Wegen der Verwirrung nach seinem Abtauchen hatte Savedroid sogar Besuch von der Polizei. Die Staatsanwaltschaft Frankfurt prüft, ob ein Anfangsverdacht wegen Betruges oder anderer Straftaten gegeben ist. Das kann ein Unternehmen überhaupt nicht brauchen, PR hin oder her.
Savedroid vertreibt eine kostenlose App für das Mobiltelefon, die Nutzer beim Sparen in Alltagssituationen unterstützen soll. Das von Wagniskapitalgebern finanzierte Unternehmen hat bei seiner ICO-Emission auch Anlegergeld eingesammelt. Die Anleger zahlten in gängiger Währung oder in Kryptowährung, um dafür von Savedroid bereitgestellte Token zu erhalten.

Diese Token sind digitale Münzen, mit denen Kunden für die von Savedroid erbrachten Dienstleistungen zahlen können. Welche Dienste das sein sollen, ist noch nicht ganz klar, schließlich ist die Nutzung der Spar-App kostenlos.
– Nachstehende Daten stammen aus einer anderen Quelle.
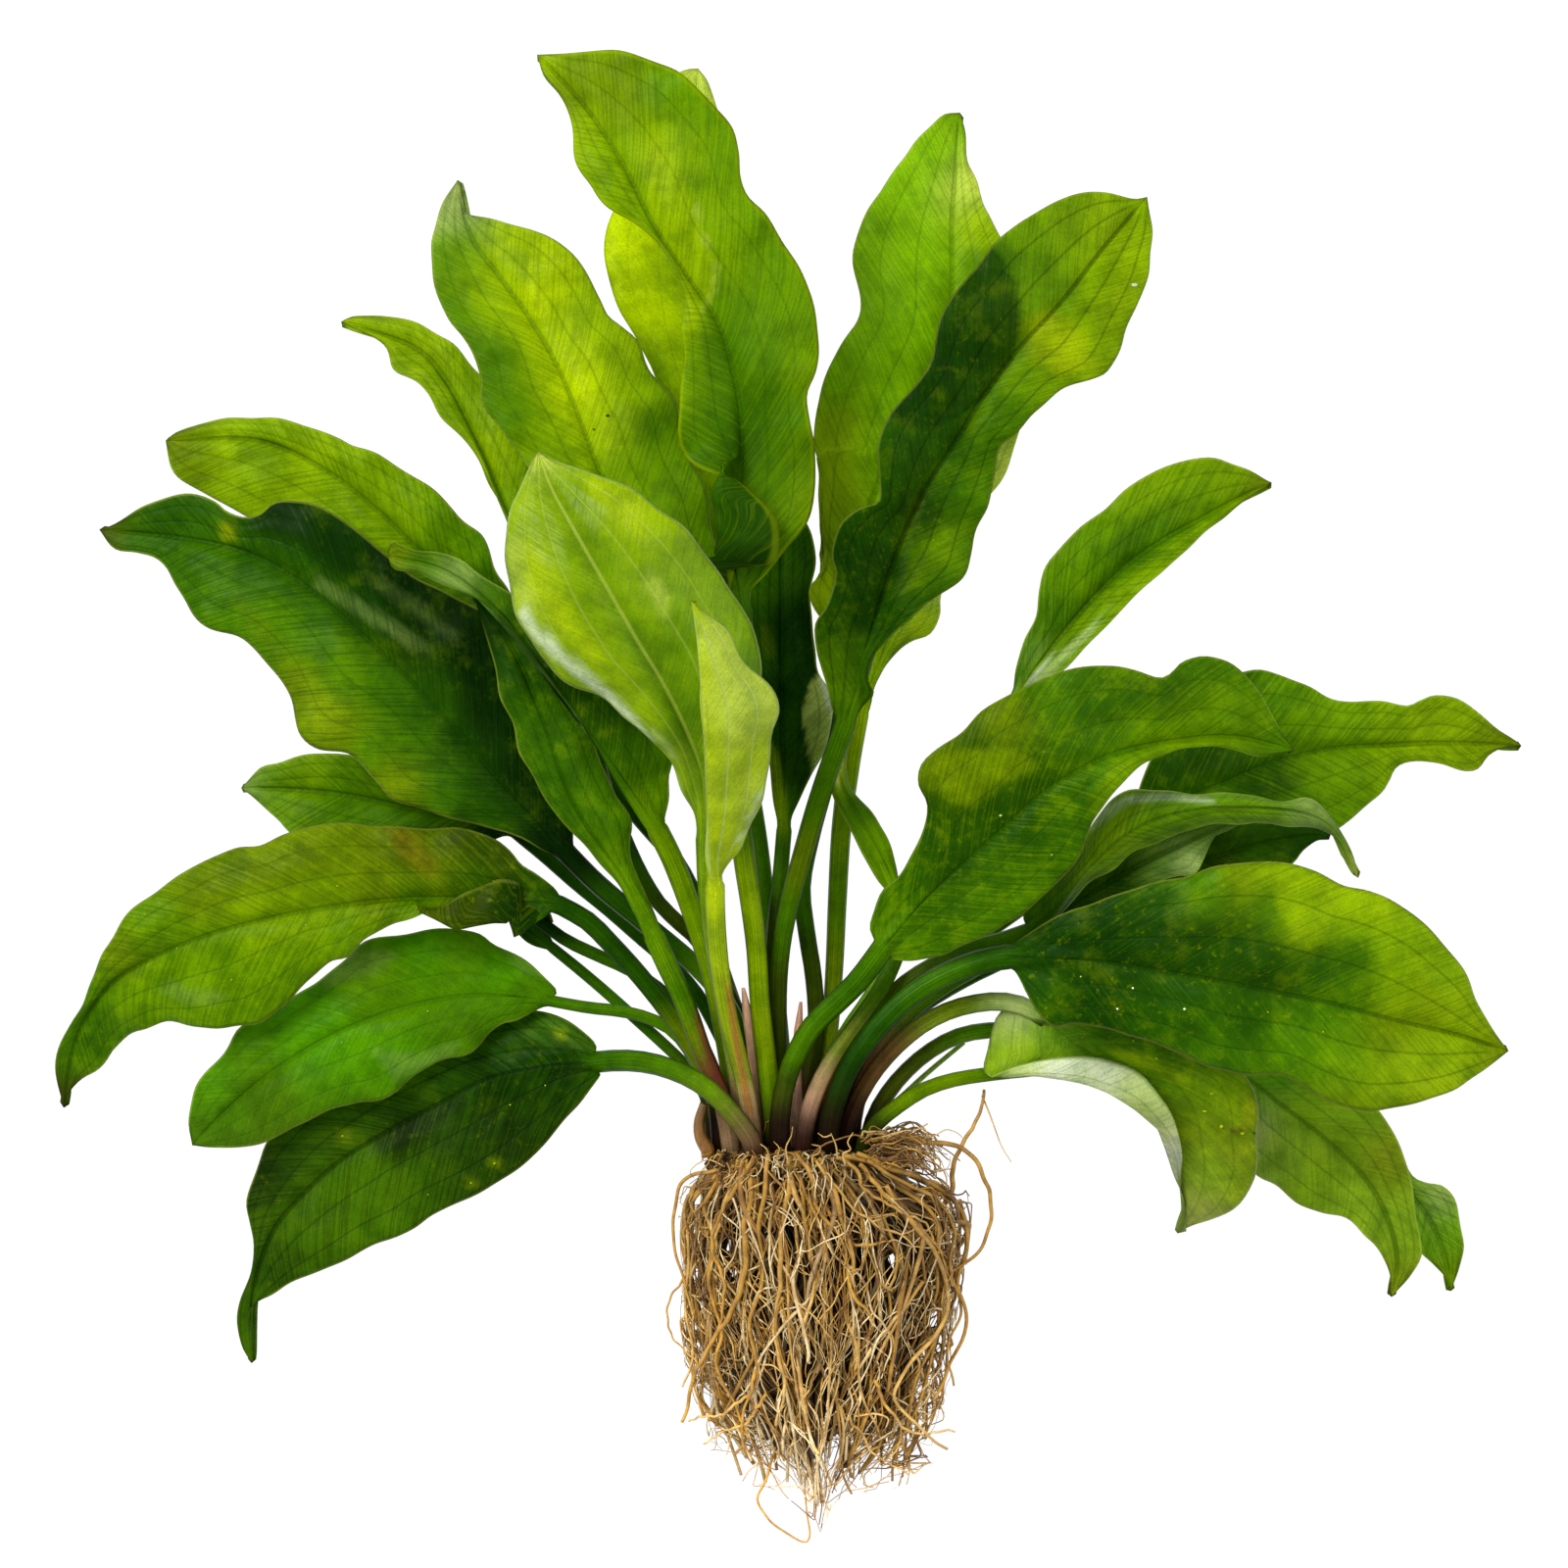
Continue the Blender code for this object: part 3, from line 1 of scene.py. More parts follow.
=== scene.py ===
"""Looks of the echinodorus plant that lies on its back: fine leaf blades with veins, the
tangle of roots, the crown, and a bright plain studio. Tables are in millimetres in the
part's own frame: X to the right, Y away from the roots, Z up from the surface."""
from typing import NamedTuple

import bpy
import numpy as np
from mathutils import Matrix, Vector


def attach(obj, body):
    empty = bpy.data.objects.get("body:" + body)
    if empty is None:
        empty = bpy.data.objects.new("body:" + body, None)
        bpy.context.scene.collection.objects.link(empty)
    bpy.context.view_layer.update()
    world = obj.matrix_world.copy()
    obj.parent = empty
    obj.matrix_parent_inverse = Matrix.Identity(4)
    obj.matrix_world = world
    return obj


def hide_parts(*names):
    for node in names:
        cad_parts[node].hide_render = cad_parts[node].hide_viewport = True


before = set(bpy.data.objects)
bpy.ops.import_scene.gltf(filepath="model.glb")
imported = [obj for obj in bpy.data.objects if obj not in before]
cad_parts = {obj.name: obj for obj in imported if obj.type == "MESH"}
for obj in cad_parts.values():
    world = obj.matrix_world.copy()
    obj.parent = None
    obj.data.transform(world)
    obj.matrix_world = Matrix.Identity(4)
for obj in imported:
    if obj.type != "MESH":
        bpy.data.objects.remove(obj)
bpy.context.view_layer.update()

MM = 0.001

# Camera: the photo's frame is 400 mm wide, and its middle is at this X and Y
VIEW_WIDTH = 400.0
VIEW_CENTER = (-5.0, 110.0)
FOCUS_HEIGHT = 45.0
CAMERA_HEIGHT = 9000.0
SENSOR_WIDTH = 36.0

# Lighting
FLOOR_HALF = 6000.0
FLOOR_Z = -0.6
FLOOR_ALBEDO = 0.06
FLOOR_GLOW = 1.0
KEY_STRENGTH = 3.0
FILL_STRENGTH = 0.9
# The sky's strength goes from side to top between these two heights of the view's direction
SKY_LOW, SKY_HIGH, SKY_SIDE, SKY_TOP = 0.05, 0.85, 0.8, 0.6

# How a leaf's sections change from the round stalk to the thin blade, as in the solids: over
# these first shares of the blade's length it turns flat and banks
FOOT_SHARE = 0.08
BANK_SHARE = 0.15
# The last even ring of a blade, and one more just before its tip point
LAST_SHARE = 0.985
TIP_SHARE = 0.9935
# A fold is full where it reaches this far beyond the margin
ROLL_BLEND = 2.0
RIB_THICKNESS = 1.5
# Straight steps between two points of a line
CURVE_STEPS = 12

# The fine blade
THICKNESS = 0.42
STALK_SPACING = 4.0
BLADE_SPACING = 1.4
# How far a stalk's foot reaches on into the crown, and how much wider it is there
STALK_EXTRA = 1.6
STALK_FLARE = 0.15
STALK_RIDGES = 7
RIDGE_HEIGHT = 0.045
# A half blade narrower than this takes its midrib's way up, because its own isn't certain
NARROW_WIDTH = 4.0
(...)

Savedroid will allerdings sein Geschäftsmodell erweitern.

Von den verunsicherten Kunden hat sich offenbar keiner bei der Finanzaufsicht Bafin beschwert. Die Behörde wäre auch gar nicht zuständig, da Savedroid nicht von ihr beaufsichtigt wird. Zum Schutz von Anlegern schlägt Hankir eine von Savedroid erstellte Checkliste vor, mit der ICOs auf ihre Seriosität geprüft werden könnten.

Einen Wertpapierprospekt für die Emissionen wie bei Börsengängen will Hankir übrigens nicht. Das wäre zu teuer für die Start-ups und würde keine Betrügereien verhindern.